Yaksa and the Legs of a Lokapala

  • Excavated from the area beneath the Huoshaodong Cave
  • Tang dynasty
  • Limestone
  • H-41.6
    Longmen Caves Research Institute
Catalogue Entry

Limestone/ Excavated from the area beneath the Huoshaodong Cave,
Tang dynasty/ H. 41.6 cm/ Longmen Caves Research Institute
This sculpture was excavated from the area beneath the Huoshaodong Cave in 1988. The yaksa, or female demon, has her left knee raised and right hand raised to support the Lokapala. The eyes of the yaksa are fearsome, the mouth is pursed, and the tensed jaw swells to almost completely mask the figure's neck.
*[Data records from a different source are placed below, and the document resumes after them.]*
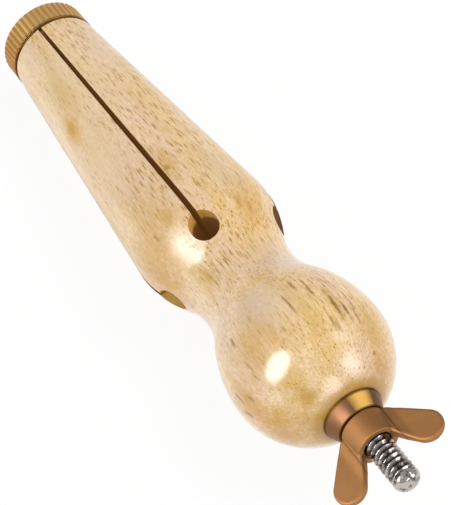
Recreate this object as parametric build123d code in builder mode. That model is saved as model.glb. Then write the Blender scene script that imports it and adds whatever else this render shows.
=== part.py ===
"""Inside ring clamp: a turned wooden handle whose sawn nose is spread inside a ring by a brass cone.

A steel rod runs through the wood from the knurled cap, which carries the cone, to a wing nut that bears
on a brass ferrule. Turning the nut draws the rod and the cone in, and the four jaws bend out at their stop
holes.
The clamp lies on its side on the plane z = 0, touching it with the cap's rim and the shoulder. +X points
along the tool, from the cap to the wing nut, and the origin is below the middle of its length.
"""
from build123d import *
import os
from math import asin, atan2, cos, hypot, radians, sin, sqrt, tan

# Places along the tool are measured from the centre of the ball, positive towards the rod's free end.

# Wood: the nose cone, the shoulder's corner before rounding, the waist and the ball
nose_end_radius = 8.46
nose_length = 59.67
shoulder_radius = 13.56
shoulder_to_ball = 32.08
shoulder_round = 17.6
flank_angle = 22.8
waist_round = 15.0
crown_radius = 24.9
ball_radius = 14.5
seat_radius = 6.0
rod_bore_radius = 2.9

# Saw cuts and the stop holes that end them
kerf_width_at_hole = 1.0
kerf_width_at_tip = 0.66
stop_hole_radius = 2.6
stop_hole_to_ball = 27.65
kerf_angle = 20.1

# Steel rod, a number 10 machine thread
rod_radius = 2.413
rod_free_length = 9.6
rod_end_round = 1.7

# Brass cap: knurled rim and the cone that spreads the jaws
rim_radius = 8.55
rim_thickness = 5.05
rim_bevel = 0.45
rim_gap = 0.7
cap_floor = 1.65
cone_angle = 45.0
cone_end_radius = 3.8
cone_clearance = 0.05
knurl_count = 48
knurl_depth = 0.34
knurl_band = 0.4

# Brass ferrule
ferrule_radius = 5.7
ferrule_edge = 0.8
ferrule_height = 3.0
ferrule_face_radius = 4.35
spigot_radius = 4.2
spigot_length = 7.0
ferrule_clearance = 0.09

# Brass wing nut
hub_base_radius = 4.1
hub_end_radius = 3.85
hub_height = 5.0
hub_chamfer = 0.3
nut_clearance = 0.03
hub_wall = 0.1
wing_stand_off = 3.7
wing_rise = 8.0
wing_tip_radius = 2.8
wing_root_depth = 0.5
wing_root_rise = 2.2
wing_root_radius = 1.9
wing_root_thickness = 1.5
wing_tip_thickness = 1.1
wing_web = 1.3
wing_web_round = 2.0
wing_web_angle = 24.0
wing_edge_round = 0.4
wing_angle = -65.5

# Sizes that follow
shoulder_at = -shoulder_to_ball
nose_end = shoulder_at - nose_length
nose_slope = atan2(shoulder_radius - nose_end_radius, nose_length)
hole_at = -stop_hole_to_ball
seat_at = sqrt(ball_radius**2 - seat_radius**2)
nut_seat = seat_at + ferrule_height
nut_end = nut_seat + hub_height
rod_end = nut_end + rod_free_length
wing_reach = hub_base_radius + wing_stand_off
wing_span = wing_reach + wing_tip_radius
rim_foot = nose_end - rim_gap
cap_face = rim_foot - rim_thickness
cone_slope = tan(radians(cone_angle))
cone_nose = rim_foot + (rim_radius - cone_end_radius) / cone_slope
mouth_radius = rim_radius - rim_gap * cone_slope + cone_clearance / cos(radians(cone_angle))
mouth_depth = (mouth_radius - rod_bore_radius) / cone_slope
rod_start = cap_face + cap_floor

# The shoulder's rounding is a circle, tangent to the nose cone and to the flank
corner_half = (nose_slope + radians(flank_angle)) / 2
shoulder_tangent = shoulder_round * tan(corner_half)
round_at = shoulder_at - shoulder_tangent * cos(nose_slope) + shoulder_round * sin(nose_slope)
round_radius = shoulder_radius - shoulder_tangent * sin(nose_slope) - shoulder_round * cos(nose_slope)

# Lying at rest: a line from the rim's lower corner that touches the shoulder's rounding
corner_at = cap_face + rim_bevel
reach_along = round_at - corner_at
reach_out = round_radius - rim_radius
lean = atan2(reach_out, reach_along) + asin(shoulder_round / hypot(reach_along, reach_out))
ball_height = rim_radius * cos(lean) - corner_at * sin(lean)
left_end = cap_face * cos(lean) - (rim_radius - rim_bevel) * sin(lean)
right_end = (rod_end - rod_end_round) * cos(lean) + (rod_radius - rod_end_round) * sin(lean) + rod_end_round
ball_centre = Vector(-(left_end + right_end) / 2, 0, ball_height)
along = Vector(cos(lean), 0, sin(lean))
up = Vector(-sin(lean), 0, cos(lean))
front = Vector(0, -1, 0)
tool_axis = Axis(ball_centre, along)


def outward(turn):
    """Direction square to the tool's axis, turned in degrees from the top towards the front."""
    return up * cos(radians(turn)) + front * sin(radians(turn))


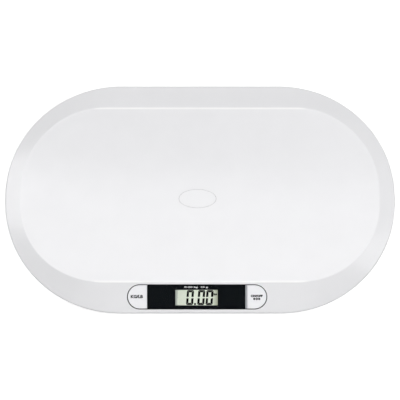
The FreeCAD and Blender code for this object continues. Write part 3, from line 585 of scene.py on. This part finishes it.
# %% Black print and tape
glint_width = 2.2 * mm
glint_blur = 0.05 * mm
print_black, tree, shader, place = start_finish("print_black")
pinholes = between(tree, speckle(tree, place, 3000, 2), 0.0, 1.0, 0.6, 0.8)
lens_x = tree.nodes.new("ShaderNodeSeparateXYZ")
tree.links.new(place, lens_x.inputs["Vector"])
# The grey strip at the right end is a painted highlight of the lens's edge.
glint_start = lens_right - glint_width
glint_share = between(tree, lens_x.outputs["X"], 0.0, 1.0, glint_start - glint_blur, glint_start + glint_blur)
ink_colour = shade(tree, pinholes, paint(17, 21, 24), paint(25, 29, 33))
tree.links.new(shade(tree, glint_share, ink_colour, paint(204, 206, 211)), shader.inputs["Base Color"])
tree.links.new(between(tree, speckle(tree, place, 500, 2), 0.5, 0.62), shader.inputs["Roughness"])
shader.inputs["Specular IOR Level"].default_value = 0.0
dress(print_black, "lens_mask")
tape_black, tree, shader, place = start_finish("tape_black")
weave = tree.nodes.new("ShaderNodeTexWave")
weave.inputs["Scale"].default_value = 420
tree.links.new(place, weave.inputs["Vector"])
threads = weave.outputs["Fac"]
tree.links.new(shade(tree, threads, paint(18, 19, 21), paint(32, 33, 35)), shader.inputs["Base Color"])
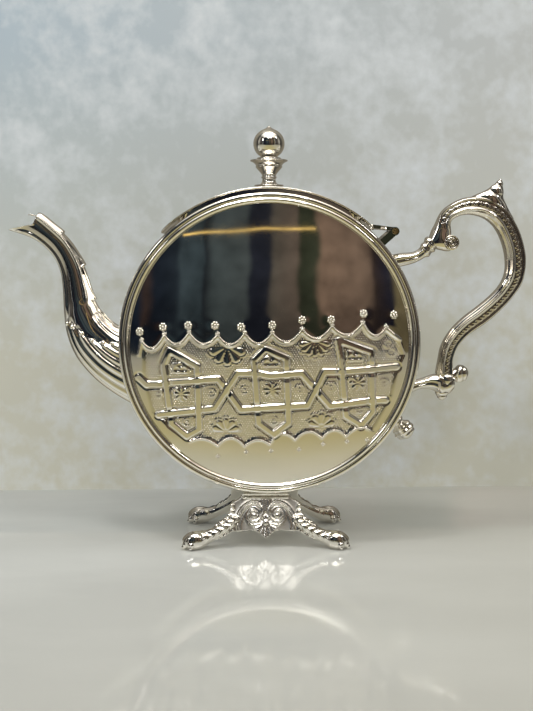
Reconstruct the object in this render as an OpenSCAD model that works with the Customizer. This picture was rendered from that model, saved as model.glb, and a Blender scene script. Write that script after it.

The realistic depiction of the musculature in the raised right hand, standing left leg, shoulders and chest convey the sense of the strain involved in supporting the body of the Lokapala. Only part of the image of the Lokapala remains. The booted feet, legs bound in leggings and the ends of a garment fluttering beneath armor all show a balanced, gallant pose. The yaksa's hair swirls up into a conical form between the Lokapala's legs. The same hairstyle can be seen on the Lokapala figure on the west wall in the niche at the east end of the south wall of Fengxiansidong Cave. Thus this work is thought to have been created around the end of the 7th or the beginning of the 8th century.